As we expected in our previous forecast, the Guide did reference several “best practices” for a business to comply with the FCPA, to include a written policy, training, “standards of conduct” clauses in all agreements, accounting procedures and regular audits. Further, the Guide references several other sources that discuss “best practices,” to include sources from the World Bank, United Nations, International Chamber of Commerce and Transparency International. Thus, any compliance program will not only need to meet the “best practices” of the Guide, but also these other references to ensure maximization of any mitigation potential.

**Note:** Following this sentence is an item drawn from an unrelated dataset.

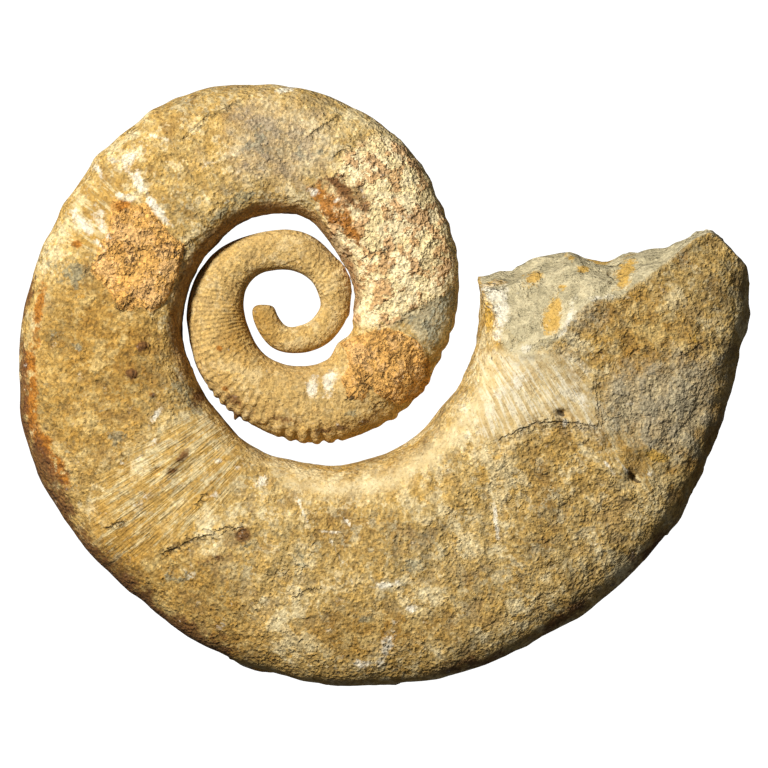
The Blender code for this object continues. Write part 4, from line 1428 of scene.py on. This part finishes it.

Finally, the Guide drives home the need for businesses to conduct risk assessments and monitor regularly whether there have been changes to that risk assessment. For example, as explained by the Guide, a risk assessment for a hotel company with properties solely in the United States and which only purchases in the United States would lead to the conclusion that little to no risk of FCPA violations. On the other hand, a hotel company with properties in China and Mexico, for example, which purchases new hotel properties in China and Mexico and/or also purchases products from throughout the world, would have a high risk of FCPA violations. Likewise, a hotel company that was solely domestic in the United States, but decides to expand internationally should engage in a new risk assessment.
The Guide does not change the current enforcement and compliance environment regarding foreign transactions. However, as we have stated previously, it is important for businesses and individuals who continue to take advantage of global opportunities to review the Guide, and referenced secondary sources, and ensure that all foreign transaction policies are updated and reiterated.